This article originally appeared in Bloomberg View on October 4th, 2012.
Financial pros have a long history of sneering at mom and pop investors as “the dumb money,” all the while cashing in on commissions each time a sucker sells at the bottom or buys at the top.
Now the U.S. Securities and Exchange Commission has made it official: The investing public doesn’t know what it is doing.
It took an act of Congress and 182 pages for the SEC in August to publish its “Study Regarding Financial Literacy Among Investors,” an exercise mandated by the Dodd-Frank Act of 2010. The study’s grim statistics showed that about half the investing public can’t read a stock trade confirmation and two-thirds can’t figure out how much their adviser would pocket on the sale of mutual-fund shares. After being shown documents for an account in which a customer’s broker used an outside custodial firm to hold the securities and issue the account statements, only a quarter could identify the custodian. There is more where that came from, but you get the idea.
Consider the profile of the 4,800 investors surveyed for the report, which concluded that they “lack basic financial literacy.” More than half had full-time jobs, 11 percent had part-time jobs, 70 percent had at least a two-year college degree and 63 percent had annual income of more than $50,000. We’re not talking about Mitt Romney’s indolent moochers here. The dumb money could be your neighbor. Or you.
Getting Taken
Of course, there’s ample evidence by now that you didn’t have to be Uncle Charlie in the nursing home to wind up parking your money with Bernard Madoff, or to sign up for designed-to-fail collateralized-debt obligations from Goldman Sachs. Smart money can be clueless, too.

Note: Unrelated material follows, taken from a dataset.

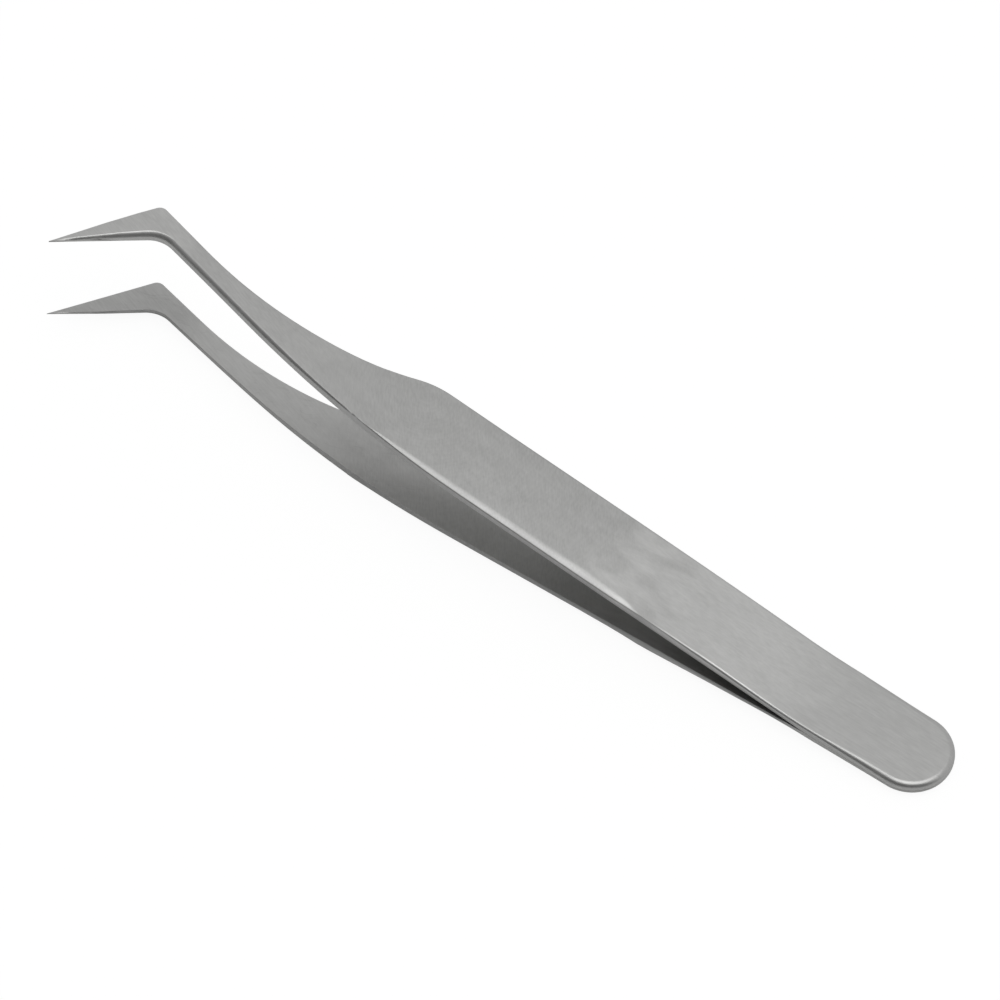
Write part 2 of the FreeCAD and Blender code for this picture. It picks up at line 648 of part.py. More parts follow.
tilt = FreeCAD.Rotation(FreeCAD.Vector(0, 1, 0), math.degrees(rest_tilt()))
upper.Placement = FreeCAD.Placement(FreeCAD.Vector(0, 0, 0), tilt)
lower = doc.addObject("Part::Mirroring", "lower_arm")
lower.Source = upper
lower.Normal = tilt.multVec(FreeCAD.Vector(0, 0, 1))
doc.recompute()
low_box = lower.Shape.optimalBoundingBox(False, False)
high_box = upper.Shape.optimalBoundingBox(False, False)
middle_x = (min(low_box.XMin, high_box.XMin) + max(low_box.XMax, high_box.XMax)) / 2
middle_y = (low_box.YMin + low_box.YMax) / 2
stand = FreeCAD.Vector(-middle_x, -middle_y, -low_box.ZMin)
upper.Placement = FreeCAD.Placement(stand, tilt)
lower.Base = stand
doc.recompute()
for item in doc.Objects:
    if "Invalid" in item.State or "Error" in item.State:
        raise RuntimeError(f"{item.Name} failed")
for node in (upper, lower):
    if node.Shape.isNull() or not node.Shape.isValid():
        raise RuntimeError(f"{node.Label} is not a valid solid")
    node.Shape.exportStep(f"parts/{node.Label}.step")
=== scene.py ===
import math

import bmesh
import bpy
from mathutils import Matrix, Quaternion, Vector


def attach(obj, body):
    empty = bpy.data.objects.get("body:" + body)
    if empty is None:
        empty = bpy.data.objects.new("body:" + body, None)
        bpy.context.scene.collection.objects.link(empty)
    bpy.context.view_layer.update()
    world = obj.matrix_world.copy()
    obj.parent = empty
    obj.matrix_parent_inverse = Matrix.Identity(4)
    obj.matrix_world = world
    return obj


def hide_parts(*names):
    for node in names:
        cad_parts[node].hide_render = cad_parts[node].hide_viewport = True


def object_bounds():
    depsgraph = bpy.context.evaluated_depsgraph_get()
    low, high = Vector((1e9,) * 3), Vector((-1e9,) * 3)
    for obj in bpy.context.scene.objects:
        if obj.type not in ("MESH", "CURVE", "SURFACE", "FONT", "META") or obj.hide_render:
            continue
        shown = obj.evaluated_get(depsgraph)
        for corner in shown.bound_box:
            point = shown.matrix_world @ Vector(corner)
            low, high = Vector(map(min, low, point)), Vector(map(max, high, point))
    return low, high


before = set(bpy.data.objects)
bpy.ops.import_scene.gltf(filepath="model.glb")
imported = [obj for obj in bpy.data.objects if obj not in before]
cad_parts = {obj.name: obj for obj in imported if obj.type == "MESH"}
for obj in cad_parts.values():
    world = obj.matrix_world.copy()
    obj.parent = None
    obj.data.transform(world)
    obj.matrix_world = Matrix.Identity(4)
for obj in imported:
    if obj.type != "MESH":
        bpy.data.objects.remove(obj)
cad_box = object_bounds()

# Shapes are drawn in millimetres, in the arm's own frame: the tail ends at X = 0, the tips point
# to -X, the outer curve of the nails is at +Y and the weld plane is Z = 0. A distance is measured
# from the tail towards the tips.
MM = 0.001
UP = Vector((0, 0, 1))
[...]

For the moment though, let’s stick with investors who don’t work on Wall Street and don’t have an inkling that the worthwhile initial public offering is the one they will never be able to buy. So we have this new information about the public’s failure to understand finance. What do we do with it?
The report has been a jumping-off point for a lot of feel-good proposals that, sadly, are dead on arrival. The SEC says it got “many comment letters” advocating a “comprehensive financial literacy program in the United States that starts in elementary school.” Hey, a new education program sounds great. But try that one out on your strapped local school principal.
And maybe ask those principals how just plain old, non-financial literacy is working out. On Sept. 24, the College Board said reading scores on the SAT were the lowest in four decades. How do you teach people to read prospectuses when they have trouble reading at all?
The weird thing about the SEC’s comprehensive look at the failings of U.S. investors is that the effort comes even as a new law is about to unleash a flood of fresh hazards on the public. On April 5, President Barack Obama signed the Jumpstart Our Business Startups Act, a stunning piece of deregulation that will relax disclosure rules for some public companies and allow Internet stock offerings through what is known as crowd-funding.
So even as we learn that investors need more education about basics, we set them up as prey for a whole new genre of rip-offs.
There are some solutions here, and the quickest fixes are the ones that make investors smarter about fraud, not about computation of mutual fund fees:
Brokerages should be required to give customers a copy of an adviser’s regulatory record before they can open an account. Along with that, firms should reveal the number of times a broker has had a case expunged from his or her record (I’d look for a new broker if that number was more than one) and send a recap of every bankruptcy filing, every sanction by a professional organization and every lawsuit filed against the broker in state or federal court.
Head Scratching
I was heartened to see that 37 percent of the investors in the SEC study said they actually checked a broker’s records, but it was a head-scratcher that 21 percent didn’t consider “allegations or findings of serious misconduct” to be important. Get these facts under customers’ noses and make it hard for them to avoid considering them.
Firms also should explain in writing the terms of the relationship to new customers. I don’t mean boilerplate disclosures about the odious policy of mandatory arbitration that lets firms avoid court. There should be a statement in plain English saying what the firm promises. “Dear Mrs. Smith: We may say in our glossy ads that you are a valued customer, but we don’t have to put your interest before ours, and if you want to sue us, you will have to prove that we sold you something that wasn’t suitable, which is a lot harder than proving we weren’t working in your best interest.” OK, so the wording could be more delicate, but either way investors should get the broker’s commitment in writing.
Lazy investors (like the one who told the SEC, “If you can’t put it on a 4 x 5 card, I don’t want to deal with it”) should at least take smart shortcuts: First, go through the indecipherable documents your broker sent you and read the footnotes, which will at the very least arm you with material for your next cocktail party. After that, look for these words or terms: “certain proceedings,” “conflict of interest,” “fraud,” “Wells notice,” “litigation,” “Securities and Exchange Commission,” “cease and desist” and “not FDIC.” You will find all of them in the sections the smart money hopes you never read.